Only the driver steers the car. On the face of it, a perfectly sensible statement. But the Chassis Engineer knows otherwise. The car can be subjected to additional steer effects, some deliberately engineered in and some not……
The performance of an axle can be defined by its kinematic and elasto-kinematic properties. The principle measures of front axle geometry are toe, camber and caster (collectively, ‘wheel alignment’). As on most road cars, only toe is designed to be adjustable on the MGF/TF front axle. Other measures that may be discussed are bump steer and compliance steer (which can be introduced by road impact or braking events).
Drivers will probably be aware of the importance of correct wheel alignment in terms of toe (‘tracking’) as this is routinely checked when adverse tyre wear is seen.
So why is anything other than toe important?
Firstly, consider typical complaints:
- Uneven tyre wear
- Pull or drift at constant speed
- Pull or drift under braking
- Unequal steer response or steering effort turning left or right from centre
In addition, there is the much less tangible issue of ‘driver confidence’. Is your car dull to respond, or too nervous? Is it relaxing to drive on the motorway? Does the steering response change as the car loads up in a corner? Does it get too sharp?
Any of these can be caused by front axle geometry problems and all will undermine driving satisfaction.
So, what should be done?
For a standard road car, caster and camber should be within the factory specification. Toe can then be adjusted to nominal and everything will be fine, won’t it?

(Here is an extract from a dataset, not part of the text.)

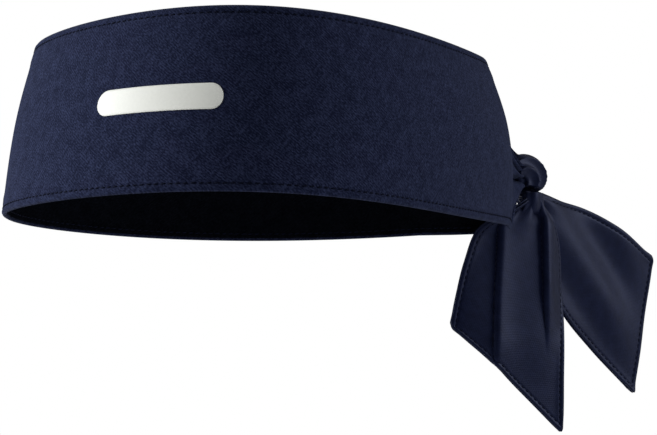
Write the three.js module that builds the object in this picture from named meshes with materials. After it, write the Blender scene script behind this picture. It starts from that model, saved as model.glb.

Well……. the heritage of the F/TF axle is such that achieving close tolerances of caster and camber in production was not possible. The subframe is a complex assembly of pressed and fabricated parts. It carries the double wishbone suspension system which is of narrow separation (vertically, in order to fit within small diameter wheels) and of short wishbone lengths (to permit a narrow track for a front wheel drive compact car, namely the Metro). Therefore, factory specifications were necessarily given rather wide tolerance bands.
If there is a complaint about the performance of the car, consider optimising caster and camber to give balanced values side to side.

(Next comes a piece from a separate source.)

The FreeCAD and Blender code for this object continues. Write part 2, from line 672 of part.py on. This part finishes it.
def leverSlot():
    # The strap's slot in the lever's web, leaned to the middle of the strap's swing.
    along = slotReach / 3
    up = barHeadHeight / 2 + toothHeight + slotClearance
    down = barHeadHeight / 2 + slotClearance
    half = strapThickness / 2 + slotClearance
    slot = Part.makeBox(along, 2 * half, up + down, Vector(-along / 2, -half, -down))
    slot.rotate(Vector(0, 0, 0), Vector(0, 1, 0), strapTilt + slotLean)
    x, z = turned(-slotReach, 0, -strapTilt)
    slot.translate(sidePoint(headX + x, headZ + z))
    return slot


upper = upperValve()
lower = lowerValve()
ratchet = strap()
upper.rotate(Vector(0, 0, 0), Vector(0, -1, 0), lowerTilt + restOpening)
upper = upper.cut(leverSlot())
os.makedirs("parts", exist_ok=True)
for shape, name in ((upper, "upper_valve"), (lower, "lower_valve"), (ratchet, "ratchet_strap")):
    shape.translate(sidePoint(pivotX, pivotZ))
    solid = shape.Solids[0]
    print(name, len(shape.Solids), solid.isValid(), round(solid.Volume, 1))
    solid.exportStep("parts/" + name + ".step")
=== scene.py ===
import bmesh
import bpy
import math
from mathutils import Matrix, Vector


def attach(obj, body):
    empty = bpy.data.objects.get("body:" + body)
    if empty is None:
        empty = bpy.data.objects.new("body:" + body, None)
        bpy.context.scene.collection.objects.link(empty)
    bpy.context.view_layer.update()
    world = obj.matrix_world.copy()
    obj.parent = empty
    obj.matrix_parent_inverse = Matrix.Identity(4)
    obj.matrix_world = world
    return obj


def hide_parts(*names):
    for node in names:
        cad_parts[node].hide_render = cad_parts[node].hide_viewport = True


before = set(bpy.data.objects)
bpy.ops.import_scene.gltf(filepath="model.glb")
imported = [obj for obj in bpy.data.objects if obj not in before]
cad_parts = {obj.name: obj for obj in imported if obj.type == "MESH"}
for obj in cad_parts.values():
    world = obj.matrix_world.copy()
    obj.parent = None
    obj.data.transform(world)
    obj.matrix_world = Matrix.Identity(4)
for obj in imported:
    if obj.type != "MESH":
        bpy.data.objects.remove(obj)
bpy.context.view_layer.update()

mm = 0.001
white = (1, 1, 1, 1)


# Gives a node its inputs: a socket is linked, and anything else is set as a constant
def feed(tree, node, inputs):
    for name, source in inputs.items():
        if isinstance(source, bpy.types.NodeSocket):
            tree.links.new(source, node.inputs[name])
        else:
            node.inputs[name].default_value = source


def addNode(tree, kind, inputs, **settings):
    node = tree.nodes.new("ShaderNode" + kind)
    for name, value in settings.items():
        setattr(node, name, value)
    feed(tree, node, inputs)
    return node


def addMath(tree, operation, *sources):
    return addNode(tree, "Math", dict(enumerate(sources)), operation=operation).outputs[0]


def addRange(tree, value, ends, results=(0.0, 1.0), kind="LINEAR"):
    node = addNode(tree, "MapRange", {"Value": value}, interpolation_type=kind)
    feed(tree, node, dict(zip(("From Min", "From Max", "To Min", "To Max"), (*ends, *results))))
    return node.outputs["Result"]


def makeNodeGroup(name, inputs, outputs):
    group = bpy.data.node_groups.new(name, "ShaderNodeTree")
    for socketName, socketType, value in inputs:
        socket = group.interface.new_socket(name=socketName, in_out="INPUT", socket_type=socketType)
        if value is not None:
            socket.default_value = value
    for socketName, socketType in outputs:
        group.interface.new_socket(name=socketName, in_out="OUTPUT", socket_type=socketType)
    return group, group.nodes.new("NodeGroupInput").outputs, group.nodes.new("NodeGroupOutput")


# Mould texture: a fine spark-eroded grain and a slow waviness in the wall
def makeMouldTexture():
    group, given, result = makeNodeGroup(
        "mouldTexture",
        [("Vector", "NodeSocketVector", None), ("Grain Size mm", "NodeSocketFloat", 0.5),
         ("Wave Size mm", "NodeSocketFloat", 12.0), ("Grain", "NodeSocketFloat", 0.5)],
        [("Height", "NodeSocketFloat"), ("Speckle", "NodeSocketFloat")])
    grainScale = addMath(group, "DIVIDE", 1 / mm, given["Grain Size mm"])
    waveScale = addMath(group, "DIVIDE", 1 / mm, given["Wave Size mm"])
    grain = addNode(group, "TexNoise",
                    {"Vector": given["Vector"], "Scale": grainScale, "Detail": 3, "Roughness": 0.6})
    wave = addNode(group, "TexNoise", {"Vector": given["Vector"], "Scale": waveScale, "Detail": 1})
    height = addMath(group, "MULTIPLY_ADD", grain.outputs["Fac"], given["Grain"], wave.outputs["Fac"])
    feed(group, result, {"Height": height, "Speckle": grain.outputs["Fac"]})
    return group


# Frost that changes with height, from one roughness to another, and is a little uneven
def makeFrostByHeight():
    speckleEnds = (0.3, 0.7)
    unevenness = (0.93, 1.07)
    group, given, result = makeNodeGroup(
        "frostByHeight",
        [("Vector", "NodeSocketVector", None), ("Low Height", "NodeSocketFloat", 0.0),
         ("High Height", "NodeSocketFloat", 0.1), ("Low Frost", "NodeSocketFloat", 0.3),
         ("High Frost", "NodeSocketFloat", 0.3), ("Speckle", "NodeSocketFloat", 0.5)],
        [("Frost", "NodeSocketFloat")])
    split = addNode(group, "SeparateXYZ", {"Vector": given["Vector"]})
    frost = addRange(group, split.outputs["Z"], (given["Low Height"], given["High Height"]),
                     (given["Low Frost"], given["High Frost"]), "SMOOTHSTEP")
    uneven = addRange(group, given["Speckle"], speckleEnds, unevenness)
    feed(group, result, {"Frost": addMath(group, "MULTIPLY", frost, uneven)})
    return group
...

But what about bump steer?
This term is often misunderstood. The basic definition is the amount of steer (toe) change experienced by the road wheel, created when it moves up and down through the vertical suspension travel. (The CAD image shows the kinematic arcs described by the upper arm, lower arm and steering tie rod). An amount of toe change can be desirable for stability, but the key is to carefully develop the characteristic and to be balanced (equal) side to side. For the reasons outlined above, F/TF will often have poor bump steer. An unfortunate result of incorrect caster is the change this makes to the bump steer. Happily, correct caster (usually) gives correct bump steer.

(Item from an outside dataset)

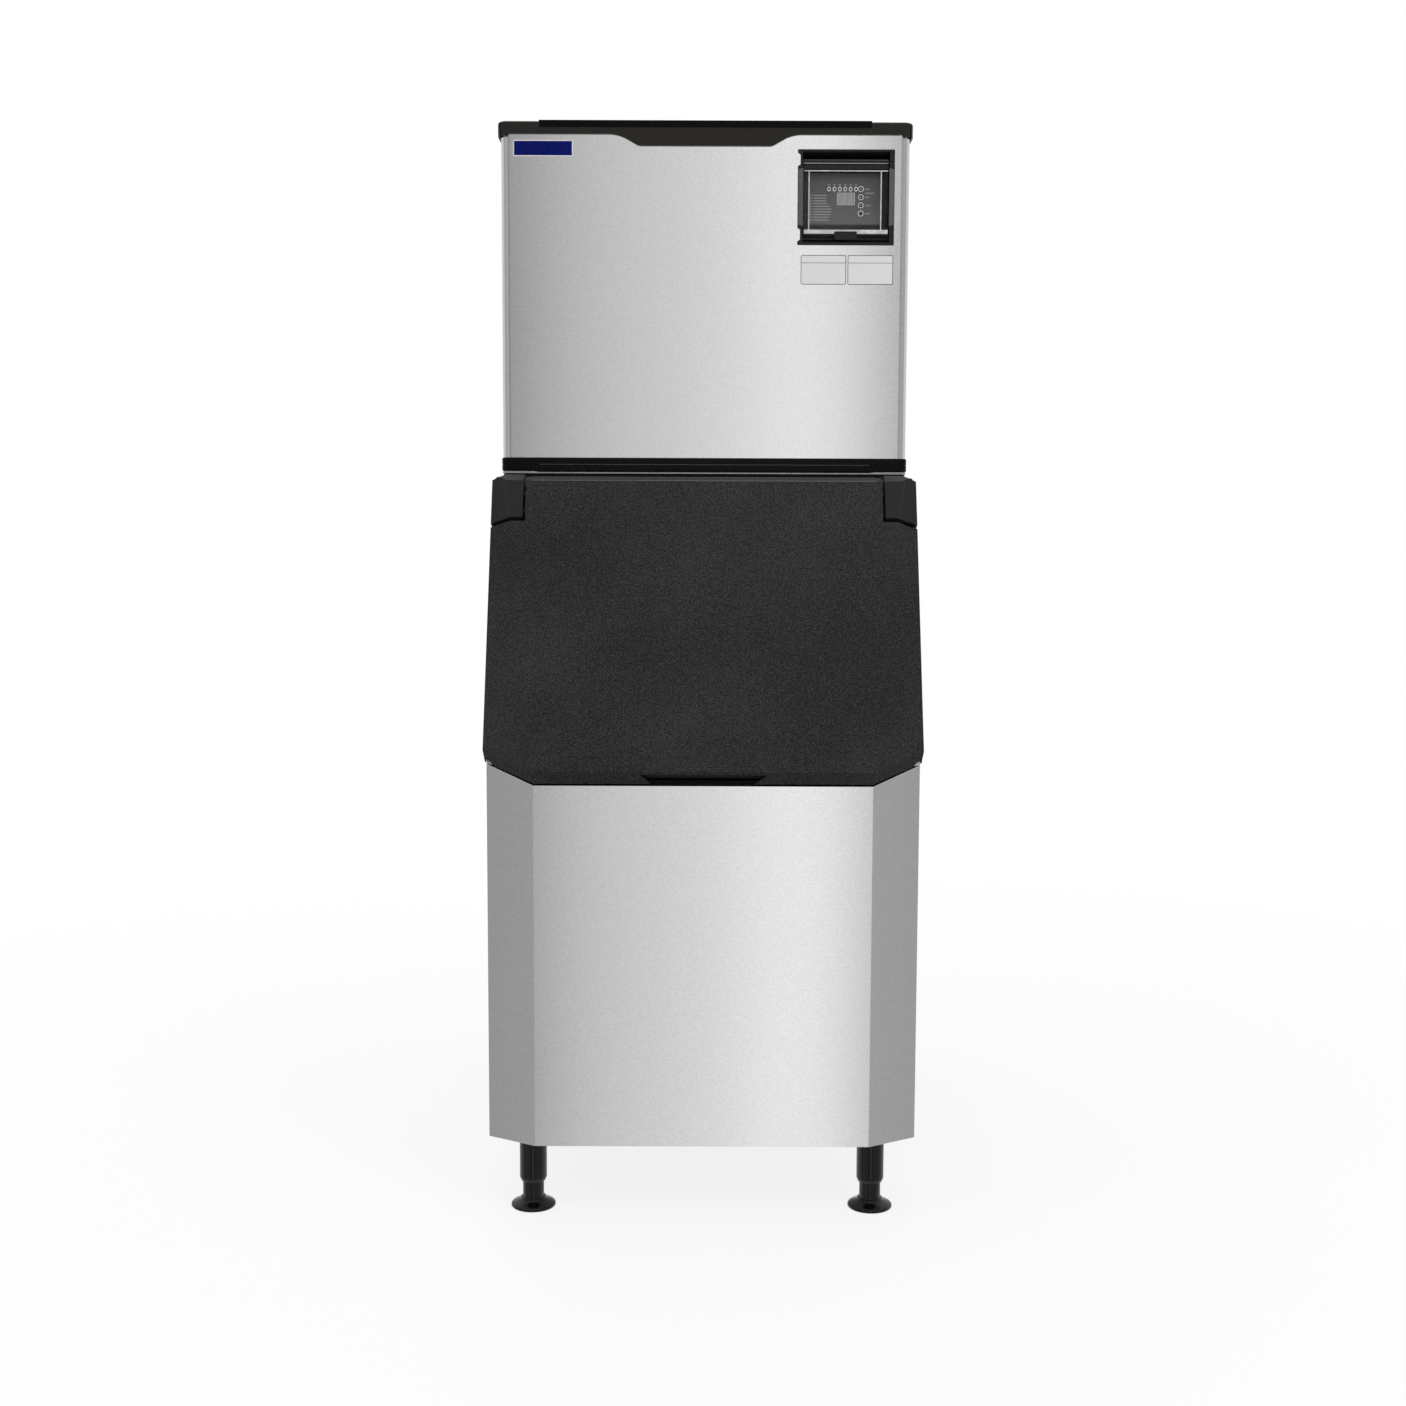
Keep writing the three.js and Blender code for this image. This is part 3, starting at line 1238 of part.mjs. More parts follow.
function makeFlipCover([axisDeep, axisUp], pinEnd) {
  const { thick, edge, edgeWide } = flipCover
  const side = recessHalf - flipCover.sideGap
  const low = flipCover.fromBottom - bezel.height / 2
  const front = axisDeep - thick
  const pane = block(-side, side, front, axisDeep, low, axisUp)
  const frameFront = front - edge
  const border = cut(
    block(-side, side, frameFront, axisDeep, low, axisUp),
    block(
      edgeWide - side, side - edgeWide, frameFront - overrun, axisDeep + overrun,
      low + edgeWide, axisUp + overrun,
    ),
  )
  const ledge = block(-side, side, frameFront - edge, axisDeep, low, low + flipCover.ledge)
  const barrel = rodAcross(flipCover.barrel, -side, side, axisDeep, axisUp, sides.small)
  const pins = rodAcross(flipCover.pin, -pinEnd, pinEnd, axisDeep, axisUp, sides.small)
  place(controls, 'control_cover', join(pane, border, ledge, barrel, pins), clearPlastic)

  const tabBack = frameFront - edge - fit
  const finger = block(
    tab.x - tab.half, tab.x + tab.half, tabBack - tab.thick, tabBack, low - tab.below, low + tab.above,
  )
  place(controls, 'control_cover_tab', finger, bezelPlastic)
}

makeBinShell()
makeBinCore()
makeBinPlates()
makeDoor()
makeHingeSide(-1, 'left')
makeHingeSide(1, 'right')
makeLegs()
makeBinDrain()
makeHeadBase()
makeFrontPanel()
makeSidePanels()
makeRearPanel()
makeHeadFittings()
makeCap()
makeIceMaker()
makeRefrigeration()
makeControls()

export default machine
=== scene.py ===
import json
import math

import bmesh
import bpy
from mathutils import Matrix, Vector


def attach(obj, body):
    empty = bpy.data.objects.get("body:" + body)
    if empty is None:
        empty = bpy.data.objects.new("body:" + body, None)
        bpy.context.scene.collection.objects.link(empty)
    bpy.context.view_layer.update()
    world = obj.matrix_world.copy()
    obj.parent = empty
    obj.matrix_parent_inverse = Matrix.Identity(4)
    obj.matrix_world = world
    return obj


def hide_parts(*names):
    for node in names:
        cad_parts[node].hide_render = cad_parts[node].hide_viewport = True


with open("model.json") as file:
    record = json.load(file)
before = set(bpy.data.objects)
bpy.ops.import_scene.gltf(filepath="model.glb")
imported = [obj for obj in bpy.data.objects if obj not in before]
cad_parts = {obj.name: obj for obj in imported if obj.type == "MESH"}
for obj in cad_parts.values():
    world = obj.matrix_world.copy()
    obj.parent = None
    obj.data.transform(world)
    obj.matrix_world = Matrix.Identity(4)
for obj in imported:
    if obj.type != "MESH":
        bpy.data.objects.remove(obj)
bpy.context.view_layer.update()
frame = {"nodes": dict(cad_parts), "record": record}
cadNodes = frame["nodes"]
mm = 0.001  # every size in the dictionaries is in millimetres


def values(setup, names):
    return [setup[name] for name in names.split()]


# Selection and simple modelling steps

def clearSelection():
    if bpy.context.object and bpy.context.object.mode != "OBJECT":
        bpy.ops.object.mode_set(mode="OBJECT")
    bpy.ops.object.select_all(action="DESELECT")


def activate(*pieces):
    clearSelection()
    for piece in pieces:
        piece.select_set(True)
    bpy.context.view_layer.objects.active = pieces[0]


def editing(piece):
    activate(piece)
    bpy.ops.object.mode_set(mode="EDIT")
    bpy.ops.mesh.select_all(action="DESELECT")


def doneEditing():
    bpy.ops.object.mode_set(mode="OBJECT")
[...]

Bump steer can be checked and adjusted once camber, caster and toe have been set correctly. With correct caster, camber, toe and bump steer, then the usual complaints can be solved.
So, the car is perfect? Well not quite.
How about the other elasto-kinematic characteristics which all play a part in defining the dynamic performance of the car? For example, F/TF suffers from a relatively large ground offset. Reducing this can yield benefits (as proven by our VHS Sprint Car), but this will be left for another day. Oh, and don’t forget the rear axle.
Only the driver steers the car……. with a little help from the Chassis Engineer.